Grimaldi died Dec. 22 at Good Samaritan Hospital in West Islip. He was 82.
“He was a good person,” Charles said. “He was funny.”
“His life was football,” Charles said, noting that his dad’s basement in Deer Park was filled with trophies and photos. “He loved football. He loved teaching the kids. He loved being around the kids.”
Born June 16, 1934, in Brooklyn, Grimaldi grew up in Franklin Square and graduated from Sewanhaka High School in 1953.
Charles Grimaldi said his parents met at age 12, and Tony and Josephine began to do everything together, even stickball games with Tony’s friends.
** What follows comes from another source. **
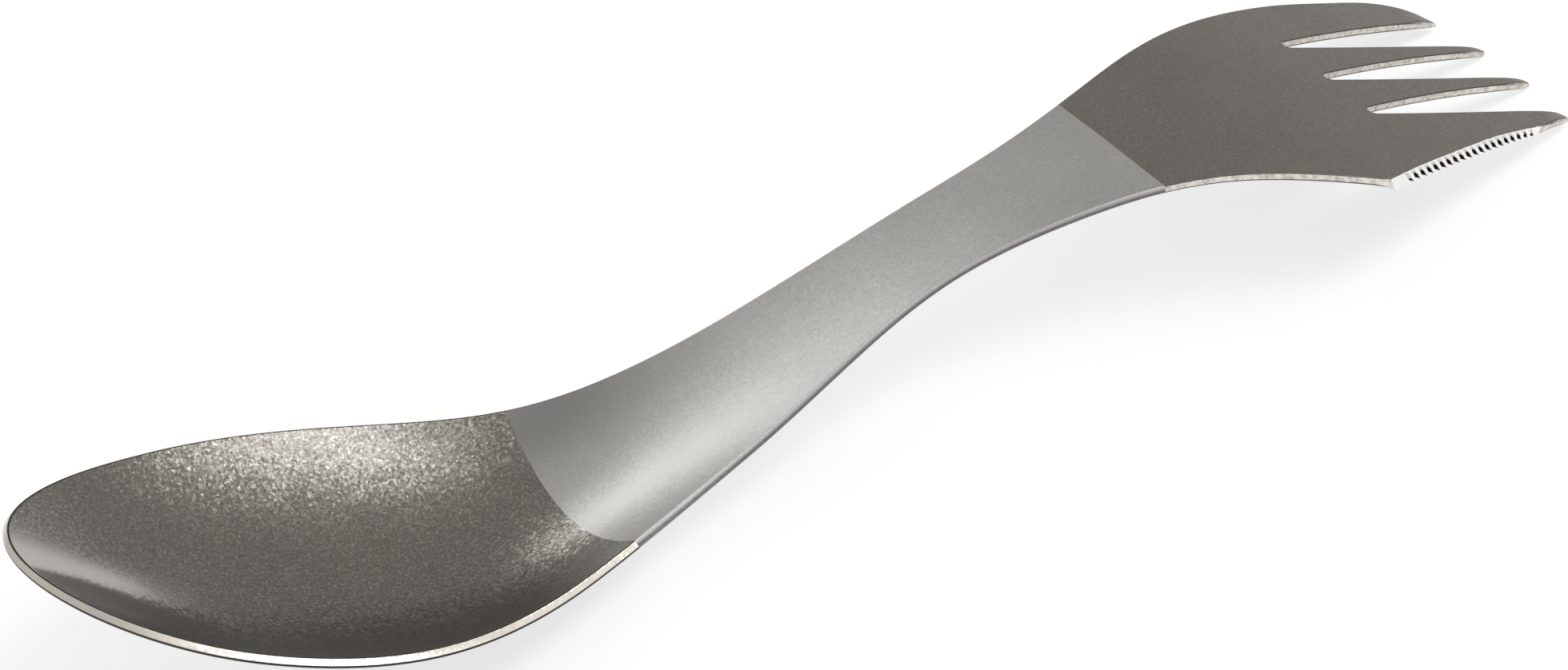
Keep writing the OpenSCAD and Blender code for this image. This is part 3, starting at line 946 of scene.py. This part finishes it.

His first job was on a Pepsi-Cola route out of high school, Charles said. He would do “anything to put food on the table.” Grimaldi worked construction and he and Charles became business partners in several ventures, including a carpet-cleaning business, and Pepe’s, a restaurant on Sunrise Highway in Oakdale where Charles taught Tony how to cook.
But Grimaldi could usually be found on the football field.
He was a defensive coordinator at St. John the Baptist High School and won four Metro Bowls and Catholic High School football titles in the 1980s. He was a part of two Rutgers Cup winning coaching staffs at Harborfields High School in the 1990s and was the head football coach of St. John the Baptist from 2001 to 2006, in which he won Catholic High School Football League Class “A” championships in 2002 and 2003. He also served as a member of the Bay Shore staff from 2006 to 2008.
“He was a really good example of what to do as a head coach for sure,” said current St. John the Baptist coach Ralph Carusillo, who served as receivers and defensive backs coach under Grimaldi.
“He’s an extremely loyal person, cared about his family and friends,” Carusillo said. “He cared about the school, he cared about the game of football and really was just a great ambassador of the game.”
Sal Cataldo worked with Grimaldi as a junior varsity coach at St. John the Baptist. “He was always positive and the kids always rallied around him,” Cataldo said. “He wasn’t the type of coach you liked, he was the type you loved.”
Grimaldi is survived by his wife, Josephine; daughters Tricia Grimaldi of East Islip and Helen Grimaldi of Newport, Rhode Island; sons Charles Grimaldi, Anthony Grimaldi Jr. of Longmont, Colorado, and Michael Grimaldi of London. He had eight grandchildren.
Burial was at St. Charles Cemetery in East Farmingdale.